Voltando a falar da arte maravilhosa, um pixel art simples nos personagens, mas que mescla perfeitamente com os cenários e o tipo cruel de aventura que Children of Morta quer retratar, com muito sangue e evisceramento, além daquele ar de terror e crueldade muito comum em livros de fantasia medieval, que remetem a tempos cruéis de sobrevivência do mais forte. A trilha sonora é maravilhosa e os efeitos especiais originais, somados à voz do narrador, te colocam em um conto interativo digno da mais refinada literatura fantástica. As magias e iluminação são de um bom gosto ímpar na composição, com muita variedade de tons e detalhes, enquanto as legendas em português ajudam a entender a história.
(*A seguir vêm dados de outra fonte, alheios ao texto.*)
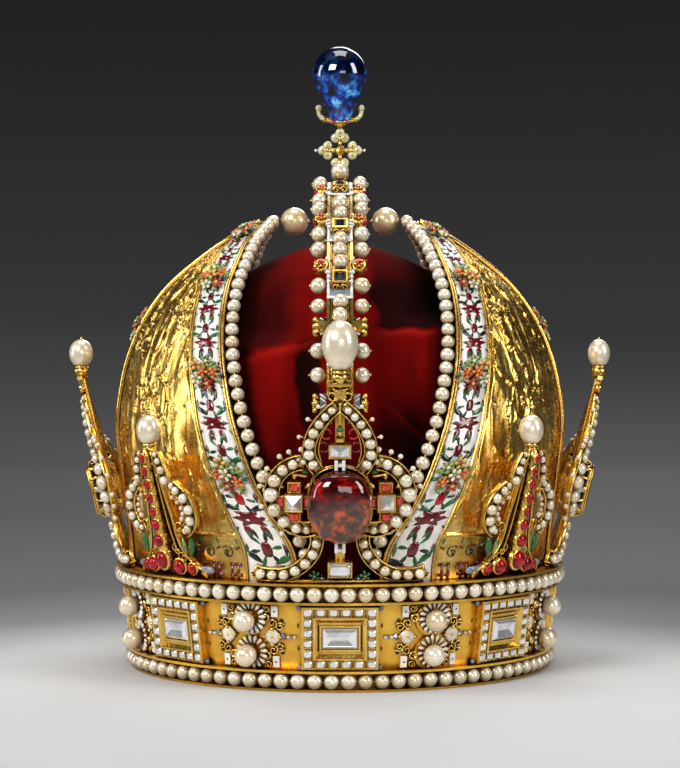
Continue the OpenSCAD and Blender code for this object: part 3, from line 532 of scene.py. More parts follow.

Apesar de as dungeons parecerem sempre as mesmas, só com mudanças nos detalhes de decoração e aparição de novos inimigos, você não vai enjoar, pois o ambiente é gerado aleatoriamente a cada partida, com muita personalidade. Isso sem falar nos encontros aleatórios de salvamento de refugiados e o fato de cada subdivisão de masmorra ter uma construção original de cenário, onde o único problema são as gerações de “rua sem saída”, muito comuns em jogos procedurais.
Partindo de um lugar comum e fazendo referências óbvias para quem já gosta do assunto, Children of Morta é uma recompensa multicultural para quem gosta de RPGs, literatura fantástica, filmes, séries e outros games do gênero. Os gráficos e sons são estupendos, com história leve e agradável de seguir, progresso e desafio divertidos que mesmo, quando se morre muito, não enjoam. E ainda há aquele quê de apego fácil a uma família de lutadores tão afetivamente retratados.
Com a possibilidade de dois jogadores simultâneos e rodando até em configurações mais modestas de computadores, Children of Morta é um novo clássico indie que vai marcar o coração dos gamers e ser uma referência eterna para jogadores e criadores, por utilizar de fatores conhecidos de forma criativa e garantir seu lugar ao sol, mesmo que um sol corrompido pelas trevas da maldade!
O jogo foi testado no PC, em cópia cedida pela 11 bit studios.